Pungutan Liar Ormas: Ancaman Serius Bagi Iklim Investasi dan Pertumbuhan Ekonomi Indonesia
Pungutan Liar Ormas: Ancaman Serius Bagi Iklim Investasi dan Pertumbuhan Ekonomi Indonesia
Jelang Lebaran, praktik pungutan liar oleh organisasi masyarakat (ormas) terhadap pengusaha kembali mencuat dan menjadi sorotan. Permintaan Tunjangan Hari Raya (THR) secara paksa oleh sejumlah ormas menimbulkan keresahan di kalangan pelaku usaha, mengancam iklim investasi dan pertumbuhan ekonomi nasional. Pemerintah pun telah mengambil langkah hukum untuk mengatasi masalah ini, merespon keluhan pengusaha yang merasa terbebani aktivitas ormas tersebut.
Wakil Menteri Investasi dan Hilirisasi, Todotua Pasaribu, mengakui bahwa permasalahan ini bersifat khusus dan membutuhkan penanganan serius. Pihaknya tengah berkoordinasi dengan aparat penegak hukum untuk menyelesaikannya. Sorotan publik meningkat setelah beredarnya surat dari Ormas Lembaga Pemberdayaan Masyarakat (LPM) Desa Bitung Jaya, Tangerang, yang meminta THR kepada pengusaha di wilayah tersebut, tanpa menentukan besaran nominal yang diminta. Hal ini memicu kekhawatiran akan meluasnya praktik pungutan liar serupa di berbagai daerah.
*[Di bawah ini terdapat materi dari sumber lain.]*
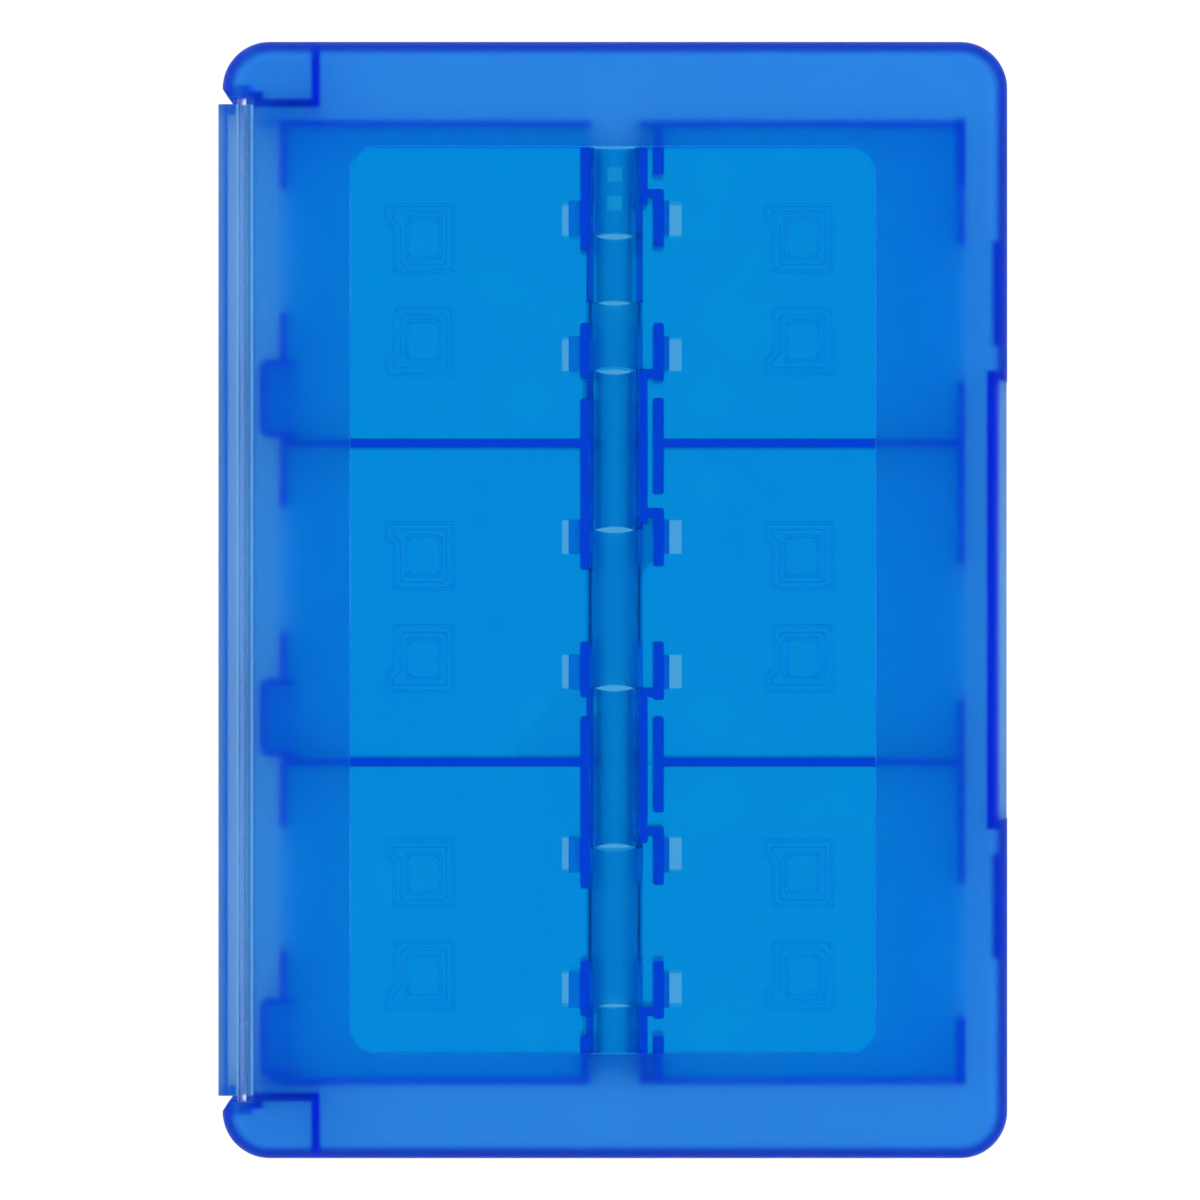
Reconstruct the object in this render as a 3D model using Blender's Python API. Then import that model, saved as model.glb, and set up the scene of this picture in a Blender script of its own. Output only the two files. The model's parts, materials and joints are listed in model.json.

Dampak Negatif Terhadap Dunia Usaha:
Direktur Legal and External Affairs Chandra Asri Group, Edi Rivai, mewakili keresahan banyak pengusaha, menekankan pentingnya kepastian hukum dan iklim berusaha yang kondusif. Aktivitas ormas yang meminta THR dinilai menghambat operasional perusahaan dan membuat investor enggan menanamkan modal. Edi menambahkan bahwa, meskipun perusahaan biasanya turut berkontribusi pada masyarakat sekitar, seperti dengan memprioritaskan tenaga kerja lokal dan menjalin kemitraan dengan pengusaha lokal, hal ini tidak serta merta membenarkan permintaan THR secara paksa yang dilakukan sejumlah ormas.
Dampak negatif ini juga dirasakan oleh berbagai sektor industri. Ketua Umum Himpunan Industri Mebel dan Kerajinan Indonesia (HIMKI), Abdul Sobur, menuturkan bahwa aktivitas ormas menjadi salah satu faktor yang menghambat daya saing industri mebel Indonesia dibandingkan dengan negara lain seperti Vietnam. Bahkan, Ketua Himpunan Kawasan Industri (HKI), Sanny Iskandar, mengungkapkan kerugian investasi hingga ratusan triliun rupiah akibat aktivitas ormas, yang mencakup tidak hanya pengeluaran yang sudah dikeluarkan, tetapi juga potensi investasi yang batal masuk ke Indonesia.
Di sektor properti, Direktur Ciputra Group, Harun Hajadi, menyebutkan bahwa premanisme masih menjadi tantangan, khususnya di beberapa daerah di Indonesia, dengan berbagai bentuk gangguan, mulai dari permintaan rekomendasi hingga upaya pemerasan. Meskipun di kota-kota besar kasusnya relatif jarang, di daerah lain, terutama Jawa Barat dan Sumatera Utara, gangguan tersebut cenderung terstruktur dan terorganisir.
Langkah Pemerintah:
Pemerintah telah merespon keluhan pengusaha dengan berbagai upaya. Kementerian Perindustrian (Kemenperin) mendorong sejumlah kawasan industri strategis untuk masuk dalam kategori obyek vital yang mendapatkan pengamanan dari kepolisian. Langkah ini bertujuan untuk memberikan jaminan keamanan dan kepastian hukum bagi investasi di Indonesia. Sementara itu, Menteri Ketenagakerjaan (Menaker), Yassierli, menegaskan bahwa tindakan pemalakan oleh ormas dapat dikenai sanksi pidana.
Kesimpulannya, praktik pungutan liar oleh ormas merupakan ancaman serius bagi iklim investasi dan pertumbuhan ekonomi Indonesia. Pemerintah perlu mengambil tindakan tegas dan komprehensif untuk memberantas praktik tersebut, guna menciptakan iklim usaha yang kondusif dan menarik investasi. Penguatan penegakan hukum, koordinasi antar lembaga, serta peningkatan kesadaran masyarakat tentang pentingnya kepatuhan hukum menjadi kunci dalam mengatasi permasalahan ini.